Все это подводит к прямой и предельно жесткой постановке вопроса о шансах выживания и развития науки в реальной российской перспективе. Неубиенное заклинание «Без науки у России нет будущего!» оставляет без решения главное:
— а какое, собственно, будущее России, вторя друг другу, реально имеют в виду ученые, с одной стороны, и нынешние политики — с другой;
— есть ли вообще в складывающейся макрополитической, геостратегической и, наконец, исторической ситуации у России то будущее, в котором ее наука может быть сохранена, возрождена и востребована;
— если такое будущее все же есть, то через какие перипетии и испытания предстоит пройти стране и ее науке, чтобы не совсем понятным образом дожить до этого желаемого состояния?
Ответы на эти резкие вопросы далеко не очевидны. Власть, ориентированная на самосохранение в короткой и узкой перспективе, может риторически все еще связывать будущее страны с наукой, а на самом деле полагать, что все это большей частью умирающая обуза, которую приходится тащить через настоящее в неясное завтра из соображений идеологии, символики и условного престижа, традиции и инерции — но никак не из требований реальной жизни. В категорической и утрированной форме (если договаривать) эта позиция выглядит примерно так: науки в России в прежнем качестве больше нет и не будет, остались и останутся лишь отдельные направления, отставание необратимо, сползание в третий мир с фатальными последствиями вплоть до дезинтеграции не предотвратить, а потому нет смысла всерьез поддерживать это полуживое якобы научное образование.
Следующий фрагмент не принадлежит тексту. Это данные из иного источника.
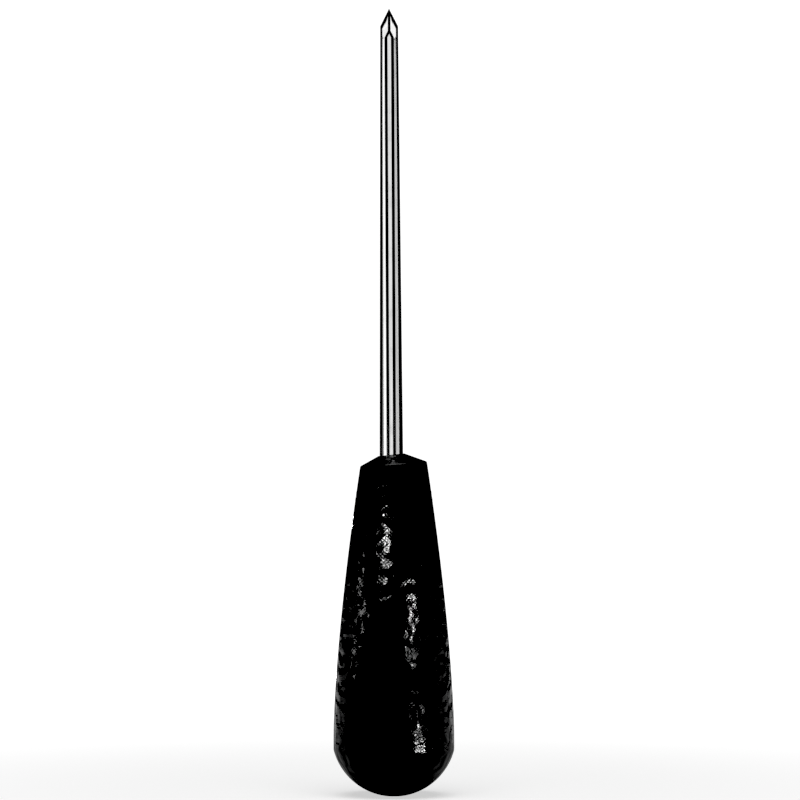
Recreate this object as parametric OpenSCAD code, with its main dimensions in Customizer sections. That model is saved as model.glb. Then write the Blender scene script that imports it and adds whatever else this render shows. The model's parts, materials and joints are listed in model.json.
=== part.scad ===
// Leatherworker's awl: a steel blade with ground flats, cemented and pinned into a black moulded grip.
// Millimetres. +Z is up, with the point at the top and the origin at the middle of the butt.
// X is the direction in which the blade sits a little off centre.

/* [Tool] */
// Length of the whole tool, from the butt to the point
tool_len = 200; // [170:1:230]

/* [Handle] */
// Widest diameter of the grip, a short cylindrical band above the dome
belly_d = 30.66; // [28:0.02:31]
// Height at which the widest band ends and the flank starts to taper
belly_top = 16; // [14:0.5:24]
// Diameter of the crisp rim between the flank and the conical nose
rim_d = 16.95; // [14:0.05:20]
// Height of that rim above the butt
rim_h = 84.2; // [82:0.1:86]
// How late the flank's taper sets in: 1 is a straight cone, more bulges further up
flank_power = 1.49; // [1:0.01:2]
// Radius of the sphere that the butt is turned to
dome_r = 15.85; // [15.5:0.05:17]
// Diameter of the small flat left at the middle of the butt
butt_flat_d = 5; // [3:0.5:8]

/* [Nose] */
// Slope of the conical nose, measured from the horizontal
nose_angle = 24.5; // [15:0.5:35]
// Height of the cone's virtual peak, on the blade's axis
nose_peak_h = 88.1; // [87:0.1:89.5]
// How far the nose is dressed out of square, falling towards -X
nose_skew = 4.9; // [0:0.1:8]

/* [Blade] */
// Diameter of the tapering bar at the nose's peak
bar_root_d = 5.94; // [5:0.02:6]
// Diameter of the bar at the shoulder of its point
bar_tip_d = 4.54; // [4:0.02:5]
// Width of the flat down the middle of the bar's front, and of its back
middle_flat_w = 1.7; // [0.8:0.05:2]
// Width of all three flats together, seen from the front: the bar's sides stay round
flats_span = 3.56; // [2.8:0.02:3.8]
// Angle by which a flank flat turns away from the middle one
flank_turn = 28; // [20:1:40]
// Length of the point along the ridges at its left and right
side_ridge_len = 4.45; // [3:0.05:8]
// Length of the point along the ridges at its front and back
front_ridge_len = 5.75; // [4:0.05:12]
// Distance of the blade's axis from the handle's, towards -X, at the nose
blade_offset = 0.65; // [0:0.05:1]
// Lean of the blade towards -X, in degrees
blade_lean = 0.3; // [0:0.05:1]

/* [Tang] */
// Length of full-width blade that sits inside the nose, down to the tang's shoulder
seat_len = 20; // [16:1:24]
// Length of the thin square tang below the shoulder
tang_len = 42; // [30:1:50]
// Side of the square tang at its shoulder
tang_root_w = 3.7; // [3:0.1:3.8]
// Side of the square tang at its lower end
tang_end_w = 2.6; // [2:0.1:3]

/* [Bore] */
// Diameter drilled for the blade's seat
seat_bore_d = 6.6; // [6.6:0.1:7.5]
// Diameter drilled for the tang
tang_bore_d = 5.4; // [5.4:0.1:6]
// Depth left below the tang's end, which the cement fills
bore_spare = 1.5; // [0.5:0.5:4]
// How far the cement stands below the nose's surface
cement_recess = 0.15; // [0.05:0.05:0.5]

/* [Pin] */
// Diameter of the cross pin
pin_d = 2.4; // [1.5:0.1:2.8]
// Depth of the cross pin's axis below the nose's peak
pin_depth = 12; // [9:0.5:14]

/* [Hidden] */

$fn = 96;
REACH = 260;          // larger than the tool, for the bodies that only cut
FLANK_STEPS = 18;     // straight stretches that follow the flank's curve
DRILL_SLOPE = 31;     // slope of a drill's 118 degree point, from the horizontal
PIN_OVERSHOOT = 40;   // a pin blank that runs out past the grip on both sides

dome_centre = sqrt(pow(dome_r, 2) - pow(butt_flat_d / 2, 2));
point_h = (tool_len - nose_peak_h) / cos(blade_lean);
shoulder_h = point_h - side_ridge_len;

// Radius of the grip at height h on the tapering flank.
function flank_r(h) =
    belly_d / 2 - (belly_d - rim_d) / 2 * pow((h - belly_top) / (rim_h - belly_top), flank_power);

// Depth, from the axis, at which the outer edge of a flank flat meets a round bar of diameter d.
function crease_depth(d) = sqrt(pow(d / 2, 2) - pow(flats_span / 2, 2));

// Distance of a flank flat from the axis of a bar of diameter d.
function flank_off(d) = flats_span / 2 * sin(flank_turn) + crease_depth(d) * cos(flank_turn);

// Distance of the middle flat from the axis of a bar of diameter d.
function middle_off(d) = crease_depth(d) + (flats_span - middle_flat_w) / 2 * tan(flank_turn);

// Slope at which a surface leans in as it goes from off root to off tip up the bar.
function taper_slope(root, tip) = atan((root - tip) / shoulder_h);

// Stands at the peak of the nose, with +Z up the blade's own axis.
module blade_frame() {
    translate([-blade_offset, 0, nose_peak_h])
        rotate([0, -blade_lean, 0])
            children();
}

// Everything outside a flat that faces azimuth, lies off from the axis at z = 0,
// and leans in by slope degrees as it rises.
module outside_flat(azimuth, off, slope) {
    rotate([0, 0, azimuth])
        translate([off, 0, 0])
            rotate([0, -slope, 0])
                translate([0, -REACH / 2, -REACH])
                    cube([REACH, REACH, 2 * REACH]);
}

// The grip's half outline: domed butt, widest band and bulging flank, run up past the rim.
module grip_outline() {
    step = (nose_peak_h - belly_top) / FLANK_STEPS;
    intersection() {
        polygon(concat(
            [[0, 0], [belly_d / 2, 0]],
            [for (i = [0:FLANK_STEPS]) [flank_r(belly_top + i * step), belly_top + i * step]],
            [[0, nose_peak_h]]
        ));
        union() {
            translate([0, dome_centre]) circle(r = dome_r, $fn = 192);
            translate([0, dome_centre]) square([belly_d, tool_len]);
        }
    }
}

// Everything under the skewed cone that the nose is dressed to, lowered by drop.
module under_nose(drop) {
    translate([-blade_offset, 0, nose_peak_h - drop])
        rotate([0, -nose_skew, 0])
            translate([0, 0, -REACH])
                cylinder(h = REACH, r1 = REACH / tan(nose_angle), r2 = 0);
}

// The stepped blind bore, in the blade's frame, from its drill point up past the nose.
module stepped_bore() {
    depth = seat_len + tang_len + bore_spare;
    drill_tip = tang_bore_d / 2 * tan(DRILL_SLOPE);
    translate([0, 0, -depth]) {
        cylinder(h = depth - seat_len, d = tang_bore_d);
        translate([0, 0, -drill_tip])
            cylinder(h = drill_tip, d1 = 0, d2 = tang_bore_d);
    }
    translate([0, 0, -seat_len - 0.5])
        cylinder(h = seat_len + 10, d = seat_bore_d);
}

// The cross hole through grip, cement and blade.
module pin_blank() {
    blade_frame()
        translate([0, 0, -pin_depth])
            rotate([0, 90, 0])
                cylinder(h = PIN_OVERSHOOT, d = pin_d, center = true, $fn = 48);
}

// Round bar, tapering upwards from the tang's shoulder, ground to three flats at the front and
// three at the back, and to a four-sided point with ridges at the front, back, left and right.
module flatted_bar() {
    taper = (bar_root_d - bar_tip_d) / 2 / shoulder_h;
    side_rise = bar_tip_d / 2 / side_ridge_len;
    front_rise = middle_off(bar_tip_d) / front_ridge_len;
    point_azimuth = atan2(side_rise, front_rise);
    point_slope = atan(1 / sqrt(pow(1 / side_rise, 2) + pow(1 / front_rise, 2)));
    difference() {
        translate([0, 0, -seat_len])
            cylinder(
                h = seat_len + point_h,
                r1 = bar_root_d / 2 + taper * seat_len,
                r2 = bar_root_d / 2 - taper * point_h
            );
        for (face = [-90, 90]) {
            outside_flat(face, middle_off(bar_root_d),
                taper_slope(middle_off(bar_root_d), middle_off(bar_tip_d)));
            for (turn = [-flank_turn, flank_turn])
                outside_flat(face + turn, flank_off(bar_root_d),
                    taper_slope(flank_off(bar_root_d), flank_off(bar_tip_d)));
        }
        for (side = [point_azimuth, 180 - point_azimuth, 180 + point_azimuth, -point_azimuth])
            translate([0, 0, point_h]) outside_flat(side, 0, point_slope);
    }
}

// Thin square tang, tapering downwards from the shoulder, its sides square to the front.
module square_tang() {
    slope = atan((tang_root_w - tang_end_w) / 2 / tang_len);
    difference() {
        translate([-tang_root_w, -tang_root_w, -seat_len - tang_len])
            cube([2 * tang_root_w, 2 * tang_root_w, tang_len + 1]);
        for (turn = [0:90:270])
            translate([0, 0, -seat_len]) outside_flat(turn, tang_root_w / 2, -slope);
    }
}

module handle() {
    color([0.05, 0.05, 0.05])
        difference() {
            intersection() {
                rotate_extrude() grip_outline();
                under_nose(0);
            }
            blade_frame() stepped_bore();
            pin_blank();
        }
}

module blade() {
    color([0.78, 0.79, 0.8])
        difference() {
            blade_frame() {
                flatted_bar();
                square_tang();
            }
            pin_blank();
        }
}

module tang_cement() {
    color([0.16, 0.15, 0.14])
        difference() {
            intersection() {
                blade_frame() stepped_bore();
                under_nose(cement_recess);
            }
            blade_frame() {
                flatted_bar();
                square_tang();
            }
            pin_blank();
        }
}

module tang_pin() {
    color([0.7, 0.71, 0.72])
        intersection() {
            pin_blank();
            rotate_extrude() grip_outline();
        }
}

handle();
blade();
tang_cement();
tang_pin();
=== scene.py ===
"""Looks for the awl: turned black grip, flatted steel blade, cement and cross pin, in a plain studio."""

import json
import math

import bmesh
import bpy
from mathutils import Matrix, Vector


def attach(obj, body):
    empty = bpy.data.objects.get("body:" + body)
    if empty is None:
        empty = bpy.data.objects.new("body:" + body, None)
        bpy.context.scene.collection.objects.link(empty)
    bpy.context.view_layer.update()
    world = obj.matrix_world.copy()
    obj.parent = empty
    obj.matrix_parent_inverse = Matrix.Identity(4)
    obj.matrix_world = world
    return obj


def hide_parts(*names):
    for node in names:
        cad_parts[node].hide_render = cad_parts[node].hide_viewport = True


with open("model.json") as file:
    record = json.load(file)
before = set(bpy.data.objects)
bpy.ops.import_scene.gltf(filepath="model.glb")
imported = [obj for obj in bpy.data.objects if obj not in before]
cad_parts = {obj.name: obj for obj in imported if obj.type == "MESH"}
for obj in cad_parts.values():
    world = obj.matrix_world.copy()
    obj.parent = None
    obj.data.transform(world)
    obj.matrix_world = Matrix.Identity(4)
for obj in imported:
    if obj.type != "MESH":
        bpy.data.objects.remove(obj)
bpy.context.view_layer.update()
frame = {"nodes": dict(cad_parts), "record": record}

MM = 0.001
DEG = math.pi / 180
FULL_TURN = 2 * math.pi
UP = Vector((0, 0, 1))


def mount(name):
    """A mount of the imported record, by name."""
    return next(m for m in frame["record"]["mounts"] if m["name"] == name)


# Grip. The belly's radius and the nose's peak come from the record.
BELLY_R = mount("belly_band")["dims"]["r_mm"] * MM
BELLY_TOP = 16 * MM
RIM_R = 8.475 * MM
RIM_H = 84.2 * MM
FLANK_POWER = 1.49
DOME_R = 15.85 * MM
BUTT_FLAT_R = 2.5 * MM
DOME_CENTRE = math.sqrt(DOME_R**2 - BUTT_FLAT_R**2)
NOSE_SLOPE = 24.5 * DEG
NOSE_SKEW = 4.9 * DEG
PEAK = Vector(mount("nose_seat")["pos_m"])
CORNER_SOFTNESS = 0.28 * MM  # how far the corners at the widest band and at the rim are rounded

# Bore, measured down the blade's axis from the peak.
SEAT_BORE_R = 3.3 * MM
TANG_BORE_R = 2.7 * MM
DRILL_END_R = TANG_BORE_R * 0.02
MOUTH_DEPTH = 4 * MM
SEAT_DEPTH = 20.5 * MM
BORE_DEPTH = 63.5 * MM
DRILL_TIP = TANG_BORE_R * math.tan(31 * DEG)

# Distances from the peak between which the nose's lines meet the flank, and the bore.
RIM_REACH = (4 * MM, 14 * MM)
MOUTH_REACH = (2 * MM, 6 * MM)

# Blade. Its axis runs from the nose's peak to the point.
TIP = Vector(mount("point")["pos_m"])
BLADE_AXIS = (TIP - PEAK).normalized()
POINT_H = (TIP - PEAK).length
BLADE_FRAME = Matrix.Translation(PEAK) @ UP.rotation_difference(BLADE_AXIS).to_matrix().to_4x4()
BAR_ROOT_R = 2.97 * MM
BAR_TIP_R = 2.27 * MM
MIDDLE_FLAT_W = 1.7 * MM
FLATS_SPAN = 3.56 * MM
FLANK_TURN = 28 * DEG
SIDE_RIDGE = 4.45 * MM
FRONT_RIDGE = 5.75 * MM
SHOULDER_H = POINT_H - SIDE_RIDGE
TANG_SHOULDER = -20 * MM
TANG_END = -62 * MM
TANG_END_CHAMFER = 0.4 * MM
TANG_ROOT_HALF = 1.85 * MM
TANG_END_HALF = 1.3 * MM
TANG_CORNER = 1.36  # reach of the tang's eased corners, as a share of its half width

# Fineness of the meshes. The rings stand close together on the blade's last stretch.
GRIP_COLUMNS = 144
DOME_STEPS = 20
FLANK_STEPS = 44
BLADE_COLUMNS = 240
BAR_STEPS = 56
POINT_STEPS = 96
POINT_STRETCH = 8.5 * MM
LAST_RING = 0.02 * MM  # distance of the last ring from the tip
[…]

В этой логике достаточно создавать видимость, подобную той, какая возникла в связи со вторым завоеванием Крыма, когда аннексия пляжа была воспринята как апофеоз глобальной крутизны на уровне «поставили Запад на колени». Наука оказывается здесь элементом нескончаемого ролика, в котором она маячит на заднем плане второстепенной декорацией (в отличие, например, от животного мира или церкви).
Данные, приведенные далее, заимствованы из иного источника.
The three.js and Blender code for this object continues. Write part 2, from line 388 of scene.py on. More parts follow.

Можно ли построить альтернативную и при этом реалистичную модель будущего, в котором наука оказалась бы востребована и ради которого имело бы смысл сохранять ее всеми силами и во всех видах не только ради коммунального престижа и трудоустройства сотен тысяч работников научной сферы?
Все упирается в систему ценностей (например, антизападничество исключает признание особой ценности рацио и позитивного знания, а в конечном счете и науки как института) и в построение приснопамятной «несырьевой альтернативы». Построить такую модель может только сама наука? Это было бы так же логично, как и альтернативная разработка концепции основ культурной политики самой культурой, возвращающая культуре субъектность и выводящая ее из положения пассивного инструмента, которым управляют извне, чтобы, в свою очередь, управлять сознанием миллионов третьих лиц. Такой проект вывел бы науку из состояния пассивной обороны даже безотносительно к вопросу практической реализуемости. Но это уже тема отдельного разговора.